Two months later, ready for another trial, he found that he had been blackballed. Today, he puts more energy into planning events and spinning music tracks at nightclubs.

She did it to save her life

BACK in 2004, Madam Nora Smah Md Eunos was diagnosed with Stage 4 colorectal cancer which had spread to her liver.

The then 39-year-old mother of three, an administrative officer with SIA Engineering, was staring death in the face
when she underwent an operation to remove her colon.

Her doctors at the National Cancer Centre could do nothing about the tumour in her liver until she had first healed
from that operation.

Then along came cetuximab, a newly developed drug to be taken alongside chemotherapy, which was being put through a trial here to ascertain its effectiveness among Asians. She was among the 1,217 cancer patients from three hospitals invited to take part in it.
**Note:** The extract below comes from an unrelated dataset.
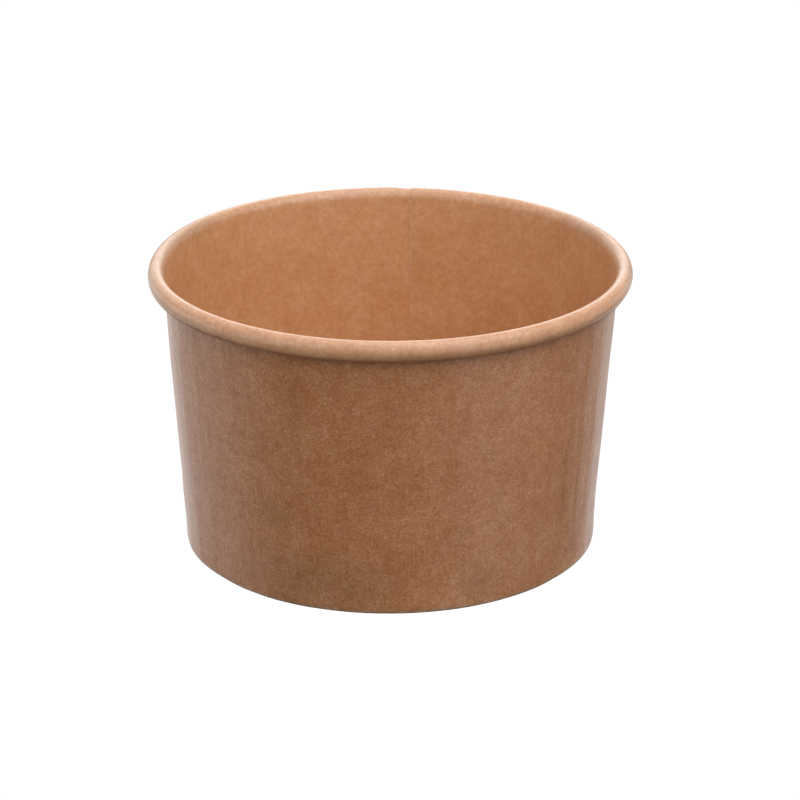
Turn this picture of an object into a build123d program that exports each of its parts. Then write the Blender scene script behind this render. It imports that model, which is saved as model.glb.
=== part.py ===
"""Paper ice cream tub, built the way the real one is: two pieces of kraft paperboard.

sidewall  one fan-shaped blank wrapped into a cone. Its ends overlap in a glued side seam,
          its top edge is curled outward into the rim bead, and its bottom edge is folded
          inward and up, round the skirt of the base.
base      one disc of the same board with its edge turned down into a skirt. The skirt is
          gripped between the wall and the folded edge, so the floor sits recessed and the
          tub stands on the fold.

Frame: millimetres, +Z up, origin on the tub's axis in the plane it stands on.
The seam is at the back, a little to the right when looked at along +Y.
"""

import os
from math import atan, cos, degrees, radians, sin

from build123d import *

# ---- driving dimensions, mm ----------------------------------------------
RIM_RADIUS = 48.0  # outside of the rim bead
HEIGHT = 57.7  # standing plane to the top of the bead
BOARD = 0.42  # thickness of the sidewall board with its coating
BASE_BOARD = 0.40  # thickness of the base board

WALL_R0 = 41.39  # outer face of the wall cone, carried down to z = 0
WALL_SLOPE = 0.0675  # radius gained for each mm of height
HEEL_TOP = 8.5  # below this the wall is nearly straight, over the folded heel
HEEL_SLOPE = 0.048
HEEL_BLEND = 60.0  # radius of the soft bend between the two

FLOOR_TOP = 7.2  # upper face of the base
FLOOR_BEND = 0.40  # inner bend radius between the base and its skirt
SKIRT_BOTTOM = 1.1
FOLD_TOP = 6.2  # cut edge of the folded-in bottom, inside the skirt
FOLD_CORNER = 0.05  # inner radius at each corner of the fold

BEAD_INNER_R, BEAD_INNER_TURN = 2.75, 30.0  # the wall eases into the bead
BEAD_OUTER_R, BEAD_OUTER_TURN = 2.75, 60.0  # the bead's outer side
BEAD_TUCK_R = 1.8  # the curled end turns back up beside the wall
BEAD_TAIL = 0.6  # straight end of the curl, hidden inside the bead
BEAD_GAP = 0.47  # from the wall's outer face to the curled end

SEAM_AZIMUTH = 84.85  # where the inner ply's cut edge shows inside, degrees from +X
SEAM_LAP = 10.2  # overlap of the two ends, degrees: 8 mm at the rim
SEAM_RAMP = 4.6  # where the outer end steps out over the inner one, degrees

BETA, GAMMA = atan(WALL_SLOPE), atan(HEEL_SLOPE)


# ---- a path of lines and tangent arcs, offset to its right --------------
class Path:
    """A tangent path in the (r, z) plane. Each item keeps what its offset needs."""

    def __init__(self, r, z, heading):
        self.p, self.h, self.items = (r, z), heading, []

    def line(self, length):
        r, z = self.p
        q = (r + length * cos(self.h), z + length * sin(self.h))
        self.items.append(("line", self.p, q, self.h))
        self.p = q
        return self

    def turn(self, radius, angle):
        """An arc to the right for a positive angle in radians, to the left for a negative one."""
        side = 1 if angle > 0 else -1
        r, z = self.p
        c = (r + side * radius * sin(self.h), z - side * radius * cos(self.h))
        h0, h1 = self.h, self.h - angle
        self.items.append(("arc", c, radius, side, h0, h1))
        self.h = h1
        self.p = (c[0] - side * radius * sin(h1), c[1] + side * radius * cos(h1))
        return self

    def edges(self, v):
        """The path moved v to its right, as edges in the XZ plane."""
        out = []
        for item in self.items:
            if item[0] == "line":
                _, a, b, h = item
                dr, dz = v * sin(h), -v * cos(h)
                out.append(Line((a[0] + dr, 0, a[1] + dz), (b[0] + dr, 0, b[1] + dz)))
            else:
                _, c, radius, side, h0, h1 = item
                rad = radius - side * v
                pts = [
                    (c[0] - side * rad * sin(h), 0, c[1] + side * rad * cos(h))
                    for h in (h0, (h0 + h1) / 2, h1)
                ]
                out.append(ThreePointArc(*pts))
        return out


def sheet_section(path, v0, v1):
    """A face between two offsets of one path, closed by its two cut ends."""
    near, far = path.edges(v0), path.edges(v1)
    ends = [
        Line(near[0] @ 0, far[0] @ 0),
        Line(near[-1] @ 1, far[-1] @ 1),
    ]
    return make_face(Wire([*near, *far, *ends]))


# ---- the sidewall's path: its inner face, from the folded edge to the curl
def wall_inner(z):
    return WALL_R0 + WALL_SLOPE * z - BOARD / cos(BETA)


heel_corner_r = WALL_R0 + WALL_SLOPE * HEEL_TOP  # outer face where the slopes meet


def heel_inner(z):
    """Inner face of the wall over the heel."""
    return heel_corner_r - HEEL_SLOPE * (HEEL_TOP - z) - BOARD / cos(GAMMA)


def bead_top_arc(z_start):
    """The top arc's radius, so that the bead's outside is at RIM_RADIUS, and the height it adds."""
    h0 = radians(90) - BETA
    h1 = h0 - radians(BEAD_INNER_TURN)
    h2 = -radians(90 - BEAD_OUTER_TURN / 2)
    eased = BEAD_INNER_R * (sin(h0) - sin(h1))
    side = BEAD_OUTER_R * (sin(h2) - sin(-radians(90)))
    radius = (RIM_RADIUS - wall_inner(z_start) - eased - side) / (sin(h1) - sin(h2))
    rise = BEAD_INNER_R * (cos(h1) - cos(h0)) + radius * (1 - cos(h1))
    return radius, rise, h1 - h2


curl_start = HEIGHT - 2.0
for _ in range(40):
    BEAD_TOP_R, rise, bead_top_turn = bead_top_arc(curl_start)
    curl_start = HEIGHT - rise


def sidewall_path(lift):
    """lift raises the fold, for the seam, where two plies stand on the same plane."""
    u_width = BASE_BOARD
    flat = u_width / cos(GAMMA) - 2 * FOLD_CORNER
    fold_z = BOARD + lift  # inner face of the fold's flat bottom
    # down the inside of the skirt, round the fold, up the wall
    r_wall = heel_inner(fold_z)
    r_down = r_wall - u_width / cos(GAMMA)
    down = -radians(90) - GAMMA  # heading down, parallel to the wall above it
    z_top = FOLD_TOP
    r_top = r_down + HEEL_SLOPE * (z_top - fold_z)
    # the two corners turn 90 + gamma and 90 - gamma, and their tangent lengths differ
    t_in = FOLD_CORNER * abs((sin(radians(90) + GAMMA)) / (1 + cos(radians(90) + GAMMA)))
    t_out = FOLD_CORNER * abs((sin(radians(90) - GAMMA)) / (1 + cos(radians(90) - GAMMA)))
    p = Path(r_top, z_top, down)
    p.line((z_top - fold_z) / cos(GAMMA) - t_in)
    p.turn(FOLD_CORNER, -(radians(90) + GAMMA))
    p.line(flat + 2 * FOLD_CORNER - t_in - t_out)
    p.turn(FOLD_CORNER, -(radians(90) - GAMMA))
    # the heel, the soft bend, the cone
    bend = BETA - GAMMA
    t_bend = HEEL_BLEND * sin(bend / 2) / cos(bend / 2)
    z_meet = (
        WALL_R0 - BOARD / cos(BETA) - (heel_corner_r - HEEL_SLOPE * HEEL_TOP - BOARD / cos(GAMMA))
    ) / (HEEL_SLOPE - WALL_SLOPE)
    p.line((z_meet - fold_z) / cos(GAMMA) - t_out - t_bend)
    p.turn(HEEL_BLEND, bend)
    p.line((curl_start - z_meet) / cos(BETA) - t_bend)
    # the curl
    p.turn(BEAD_INNER_R, radians(BEAD_INNER_TURN))
    p.turn(BEAD_TOP_R, bead_top_turn)
    p.turn(BEAD_OUTER_R, radians(BEAD_OUTER_TURN))
    h = p.h  # the bottom arc carries on to 30 degrees short of straight up
    h_up = -radians(240)
    tuck = radians(30) + BETA  # the end then turns up beside the wall
    h_end = h_up - tuck + radians(0)
    # radius of the bottom arc, so that the end stands BEAD_GAP off the wall
    r0, z0 = p.p
    radius = 1.0
    for _ in range(60):
        dr = radius * (sin(h) - sin(h_up)) + BEAD_TUCK_R * (sin(h_up) - sin(h_end))
        dz = radius * (cos(h_up) - cos(h)) + BEAD_TUCK_R * (cos(h_end) - cos(h_up))
        want = WALL_R0 + WALL_SLOPE * (z0 + dz) + BEAD_GAP / cos(BETA)
        radius += (r0 + dr - want) / 2.0
    p.turn(radius, h - h_up)
    p.turn(BEAD_TUCK_R, tuck)
    p.line(BEAD_TAIL)
    p.bottom_radius = radius
    return p


plain = sidewall_path(0.0)
lapped = sidewall_path(BOARD)

one_ply = sheet_section(plain, 0, BOARD)
outer_ply = sheet_section(lapped, BOARD, 2 * BOARD)
two_plies = sheet_section(lapped, 0, 2 * BOARD)

about = Axis.Z


def turned(shape, degrees_ccw):
    return Rot(0, 0, degrees_ccw) * shape


# one ply, from the end of the step all the way round to the seam's far side
single = revolve(
    turned(one_ply, SEAM_AZIMUTH + SEAM_RAMP), about, 360 - SEAM_RAMP - SEAM_LAP
)
# both plies over the lap
lap = revolve(turned(two_plies, SEAM_AZIMUTH - SEAM_LAP), about, SEAM_LAP)
# the outer end stepping out over the inner ply's cut edge
step = loft(
    [turned(outer_ply, SEAM_AZIMUTH), turned(one_ply, SEAM_AZIMUTH + SEAM_RAMP)],
    ruled=True,
)
sidewall = single + lap + step
sidewall.label = "sidewall"

# ---- the base: a disc with its edge turned down into a skirt ----------------
skirt_heading_turn = radians(90) + GAMMA
bend_out = FLOOR_BEND + BASE_BOARD
bend_tangent = bend_out * sin(skirt_heading_turn) / (1 + cos(skirt_heading_turn))
corner_r = heel_inner(FLOOR_TOP)  # where the floor's plane meets the wall's inner face
b = Path(0.0, FLOOR_TOP, 0.0)
b.line(corner_r - bend_tangent)
b.turn(bend_out, skirt_heading_turn)
b.line((FLOOR_TOP - SKIRT_BOTTOM) / cos(GAMMA) - bend_tangent)
base = revolve(sheet_section(b, 0, BASE_BOARD), about, 360)
base.label = "base"

# ---- write ---------------------------------------------------------------------
os.makedirs("parts", exist_ok=True)
for name, shape in (("sidewall", sidewall), ("base", base)):
    solids = shape.solids()
    assert len(solids) == 1, (name, len(solids))
    export_step(solids[0], f"parts/{name}.step")
    box = solids[0].bounding_box()
    print(name, "volume", round(solids[0].volume, 1), "valid", solids[0].is_valid, box.min, box.max)

print("bead: top arc", round(BEAD_TOP_R, 3), "bottom arc", round(plain.bottom_radius, 3),
      "curl starts at z", round(curl_start, 3), "wall angle", round(degrees(BETA), 2))
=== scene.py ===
"""Looks of a round kraft paper tub: the seamed, curled and folded sidewall and its recessed base.

The sidewall is one sheet of board with its true thickness. A profile of lines and tangent arcs
runs from the folded edge, round the heel, up the wall and round the curl, and the sheet is
carried round the axis for a full turn and a lap, so its two ends overlap in the side seam.
Lengths in the tables below are millimetres, and the meshes are in metres.
"""

import math

import bpy
import numpy as np
from mathutils import Matrix, Vector


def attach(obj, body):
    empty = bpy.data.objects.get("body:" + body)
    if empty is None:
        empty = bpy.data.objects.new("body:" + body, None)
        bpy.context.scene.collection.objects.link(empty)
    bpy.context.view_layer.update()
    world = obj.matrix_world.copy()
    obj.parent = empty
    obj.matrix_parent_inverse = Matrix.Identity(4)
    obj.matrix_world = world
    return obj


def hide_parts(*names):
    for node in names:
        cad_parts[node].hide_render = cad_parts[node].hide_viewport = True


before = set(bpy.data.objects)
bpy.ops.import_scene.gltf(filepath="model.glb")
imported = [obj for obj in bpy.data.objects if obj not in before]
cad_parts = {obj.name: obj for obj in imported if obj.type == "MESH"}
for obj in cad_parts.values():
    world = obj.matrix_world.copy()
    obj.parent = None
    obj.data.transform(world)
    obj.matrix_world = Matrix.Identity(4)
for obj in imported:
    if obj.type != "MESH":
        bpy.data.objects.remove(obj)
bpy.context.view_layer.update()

MM = 0.001
SEED = 7

# ---- the tub's own dimensions, as in the frame -------------------------------------------
RIM_RADIUS, HEIGHT = 48.0, 57.7
BOARD, BASE_BOARD = 0.42, 0.40
WALL_R0, WALL_SLOPE = 41.39, 0.0675
HEEL_TOP, HEEL_SLOPE, HEEL_BLEND = 8.5, 0.048, 60.0
FLOOR_TOP, FLOOR_BEND, SKIRT_BOTTOM = 7.2, 0.40, 1.1
FOLD_TOP, FOLD_CORNER = 6.2, 0.05
BEAD_INNER_R, BEAD_INNER_TURN = 2.75, 30.0
BEAD_OUTER_R, BEAD_OUTER_TURN = 2.75, 60.0
BEAD_TUCK_R, BEAD_TAIL, BEAD_GAP = 1.8, 0.6, 0.47
SEAM_AZIMUTH, SEAM_LAP, SEAM_RAMP = 84.85, 10.2, 4.6
SEAM_BEVEL = 0.80  # the inner end is crushed thin by the clamp over this many degrees
BETA, GAMMA = math.atan(WALL_SLOPE), math.atan(HEEL_SLOPE)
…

Aside from the possibility that the drug could shrink her cancer cells, she stood to save money. This drug, then not
available yet here, would have cost her at least $66,000 for nine months and she was to get it free. The scans and blood tests she would need as part of the trial were also free. On top of this, she was put under the care of the most senior doctors and was reimbursed for transport as well.

She felt she had little to lose by getting on the Crystal trial, as it came to be called. All she needed to do was pay $24 a week for an anti-vomiting drug.

It was no walk in the park, however. While other patients not on the trial could choose to have their chemotherapy
sessions once a fortnight, Madam Nora had to go through it every week, as required by the trial, with each session running into six hours at the hospital.

Aside from nausea, which the anti-vomiting pills took care of, and hair loss from the chemotherapy, her upper body, fingers and toes broke out in itchy blisters.

But she stuck it out. She had known what she was in for, from the research she did online about the drug and what her doctor warned her about. "It was really tough. I know of other patients who couldn't take it and quit half way, but I kept telling myself to think positive," she said.

The drug worked, and she was able to have her liver operation after nine months. She was cancer-free the followin year, but suffered a relapse in May last year, when two tumours measuring 7cm across were found in her liver.

"Of course I wanted the drug again. It saved me before, but now it's on the market, I can't afford it," she said of the drug, which costs $6,000 a month. Her employer is subsidising the cost of a less expensive drug, Avastin.

The tumours have since shrunk to 4.5cm each, and she is hopeful. She is nevertheless convinced about the usefulness of drug trials, and advises patients to "make the most of it and think positive" if they are given a place in one.

Dr Robert Lim, an oncologist who headed one of the Crystal trials here, said that, besides helping herself, Madam Nora and other trial participants also helped doctors understand when and for whom cetuximab might be effective.